En juillet 1942, Chana Orloff et son fils Didi doivent fuir le nazisme. Ils échappent à la rafle du Vel d’Hiv et quittent la France pour la Suisse. Son atelier de la villa Seurat est alors spolié par les nazis. Lorsqu’elle rentre en France en 1945, plus de 100 œuvres ont disparu. L’histoire de ce pillage a fait l’objet d’un podcast du ministère de la Culture, dans le cadre de la série “À la trace” réalisée par Léa Veinstein. Deux épisodes racontés avec la voix de Florence Loiret-Caille reconstituent avec précision la mécanique de la spoliation. On y suit les héritiers de Chana Orloff, Ariane Tamir et Eric Justman, à la recherche des œuvres disparues – jusqu’à un ultime dénouement.

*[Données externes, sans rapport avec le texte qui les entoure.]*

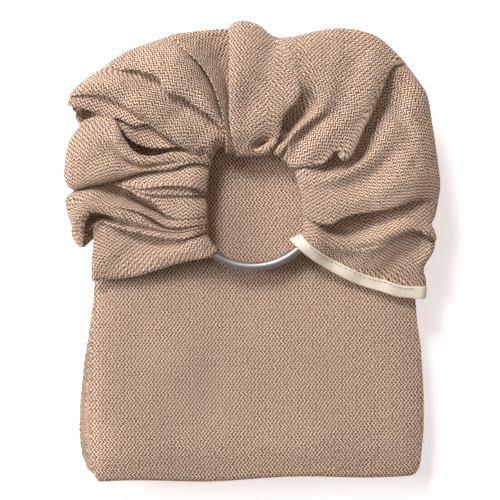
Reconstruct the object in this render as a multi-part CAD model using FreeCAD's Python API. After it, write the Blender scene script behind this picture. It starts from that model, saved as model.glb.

Chana Orloff a traversé le XXe siècle au rythme de l’antisémitisme et des exils. Sa famille a quitté l’Ukraine après un pogrom en 1905 pour se rendre en Palestine. Jeune adulte, elle a ensuite rejoint la France qu’elle a quitté pour la Suisse afin d’échapper aux persécutions nazies. Après la guerre, elle a assisté à la naissance de l’État d’Israël, qui lui a commandé plusieurs pièces comme une sculpture de David Ben Gourion (ci-dessous). En 1951, Chana Orloff réalise une œuvre en hommage à une jeune combattante du kibboutz Ein Gev – morte au combat lors de la guerre de 1948. Cette sculpture représente une jeune mère qui porte son enfant vers le ciel (ci-dessus). La voir en 2024 revêt une signification particulière. Le 7 octobre dernier, dix membres de la famille de Chana Orloff qui vivaient au kibboutz Beeri ont été touchés lors des attaques terroristes du Hamas. Trois sont morts et un est toujours retenu en otage à Gaza.
Cette exposition, à voir jusqu’au 31 mars au musée Zadkine dans le 6e arrondissement de Paris, est conçue en partenariat avec les Ateliers-musée Chana Orloff et avec le soutien de la Fondation pour la Mémoire de la Shoah.
Pour aller plus loin :
Visite de l’exposition “Sculpter l’époque” au musée Zadkine
Visite des Ateliers-musée de Chana Orloff
Le podcast “À la trace” de Léa Veinstein
L’exposition au mahJ consacrée à “L’enfant Didi”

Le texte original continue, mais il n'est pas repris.